● **TASK TO COMPLETE**
Count every line below in which "bodies" occurs, then give only the count.

● **INFORMATION SHOWN**
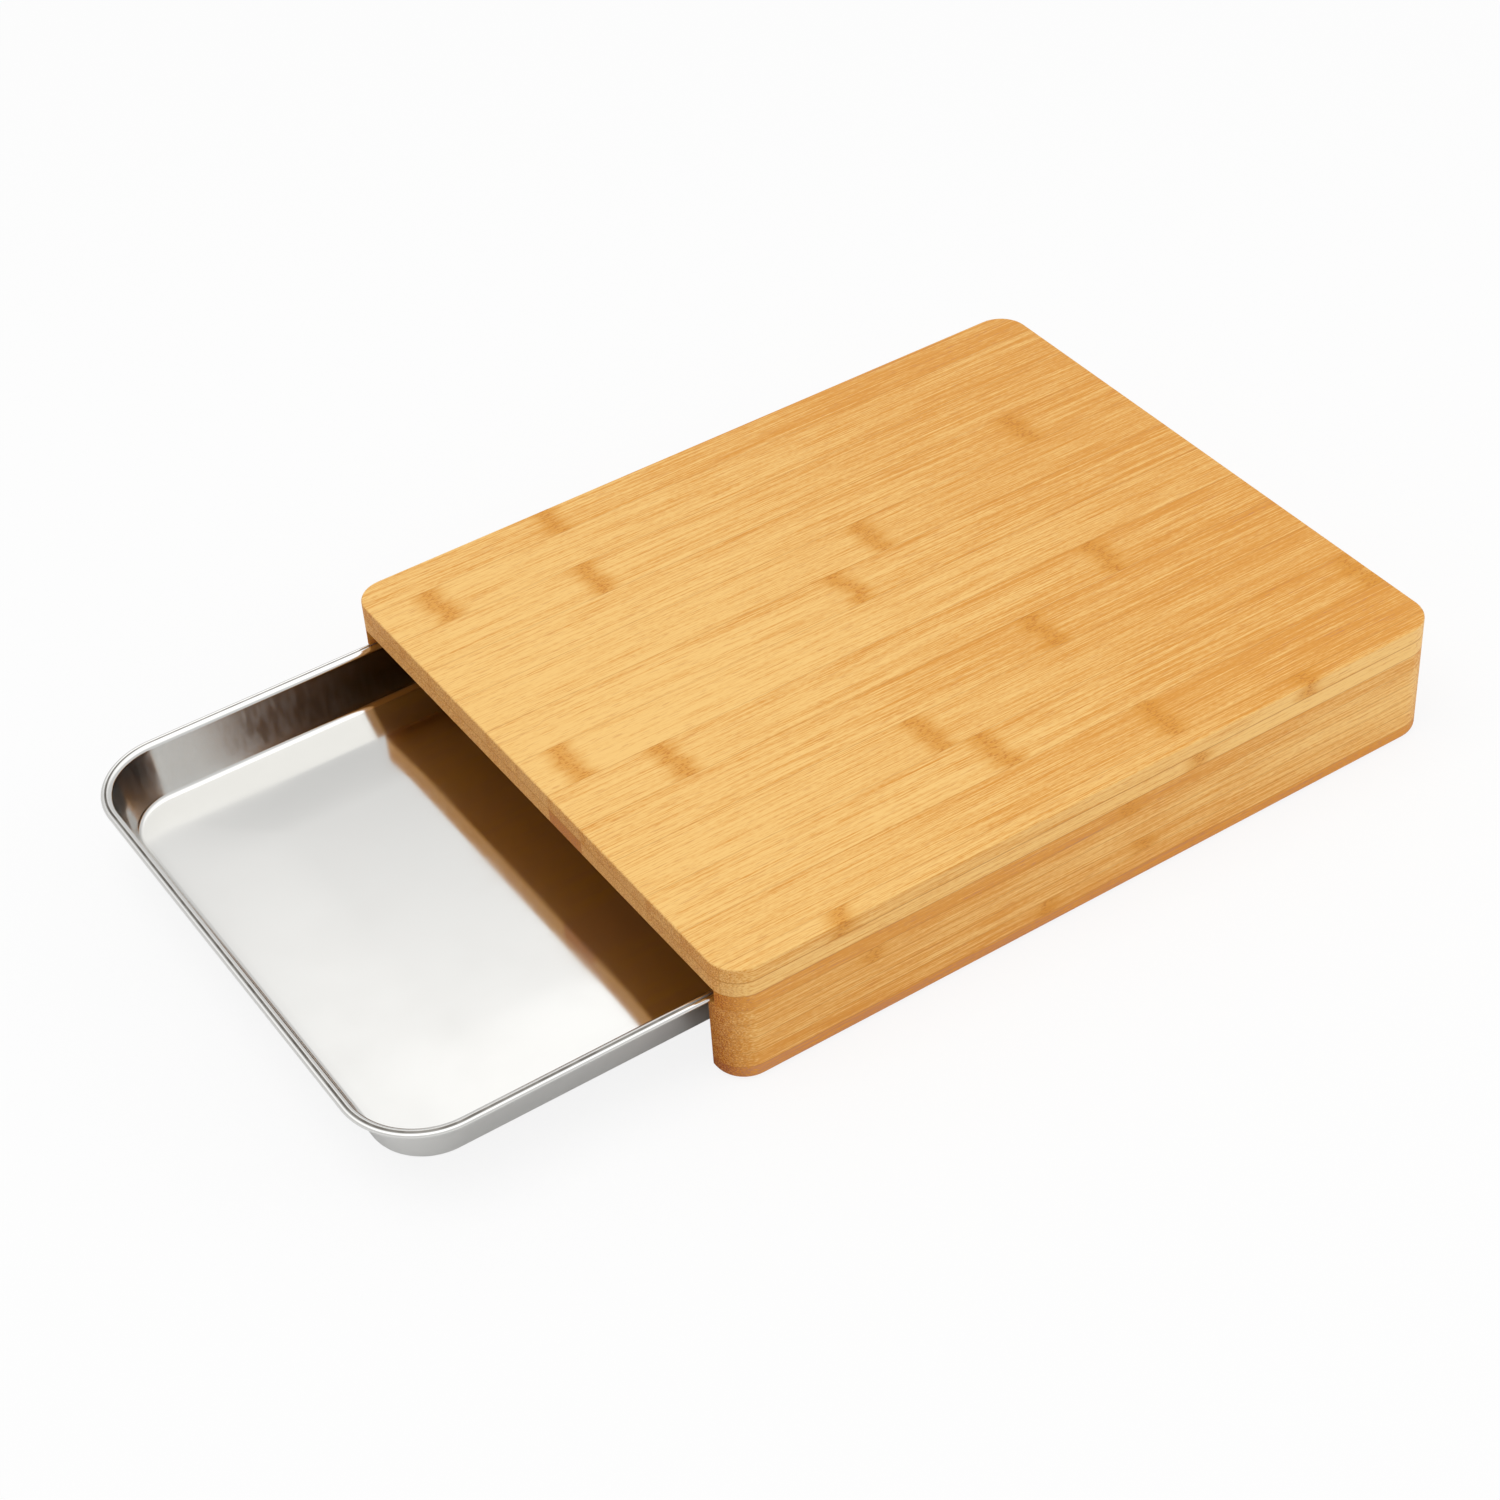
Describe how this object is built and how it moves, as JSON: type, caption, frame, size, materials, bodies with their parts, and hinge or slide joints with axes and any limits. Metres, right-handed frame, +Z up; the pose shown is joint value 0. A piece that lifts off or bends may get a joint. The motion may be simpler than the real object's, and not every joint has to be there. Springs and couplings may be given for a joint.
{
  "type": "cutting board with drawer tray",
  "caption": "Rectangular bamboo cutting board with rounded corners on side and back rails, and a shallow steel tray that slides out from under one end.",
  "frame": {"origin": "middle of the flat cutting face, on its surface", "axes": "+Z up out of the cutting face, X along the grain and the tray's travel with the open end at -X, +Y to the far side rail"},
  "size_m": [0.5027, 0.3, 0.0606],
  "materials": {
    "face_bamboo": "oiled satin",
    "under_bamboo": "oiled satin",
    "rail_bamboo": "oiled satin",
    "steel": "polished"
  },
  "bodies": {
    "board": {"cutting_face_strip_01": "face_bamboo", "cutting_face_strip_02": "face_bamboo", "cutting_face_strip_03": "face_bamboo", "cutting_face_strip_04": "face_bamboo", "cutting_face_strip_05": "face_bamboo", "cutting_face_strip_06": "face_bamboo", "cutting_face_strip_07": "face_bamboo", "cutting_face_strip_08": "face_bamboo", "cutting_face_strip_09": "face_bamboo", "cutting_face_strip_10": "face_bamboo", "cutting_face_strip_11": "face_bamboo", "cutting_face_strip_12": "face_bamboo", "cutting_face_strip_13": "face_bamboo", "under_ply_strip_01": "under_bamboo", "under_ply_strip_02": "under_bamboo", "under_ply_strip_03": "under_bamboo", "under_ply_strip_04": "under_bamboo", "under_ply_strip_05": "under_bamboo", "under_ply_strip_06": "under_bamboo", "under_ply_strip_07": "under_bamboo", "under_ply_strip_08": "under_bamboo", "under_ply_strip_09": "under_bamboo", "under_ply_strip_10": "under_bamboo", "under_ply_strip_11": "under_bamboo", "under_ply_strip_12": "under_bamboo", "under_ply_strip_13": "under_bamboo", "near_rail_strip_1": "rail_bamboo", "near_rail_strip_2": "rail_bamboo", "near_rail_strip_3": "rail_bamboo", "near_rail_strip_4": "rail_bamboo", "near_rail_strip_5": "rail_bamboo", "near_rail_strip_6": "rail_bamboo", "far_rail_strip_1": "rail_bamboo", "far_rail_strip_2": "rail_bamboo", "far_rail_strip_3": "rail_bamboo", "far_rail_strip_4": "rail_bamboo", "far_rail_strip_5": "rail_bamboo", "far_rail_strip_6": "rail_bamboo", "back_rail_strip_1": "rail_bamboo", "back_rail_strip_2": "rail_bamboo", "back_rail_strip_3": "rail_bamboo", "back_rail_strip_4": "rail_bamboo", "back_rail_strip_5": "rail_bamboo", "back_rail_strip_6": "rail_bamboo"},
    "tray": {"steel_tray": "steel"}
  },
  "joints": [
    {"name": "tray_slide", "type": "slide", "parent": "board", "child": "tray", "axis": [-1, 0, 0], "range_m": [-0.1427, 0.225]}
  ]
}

● **RESULT FOR THIS EXERCISE**
2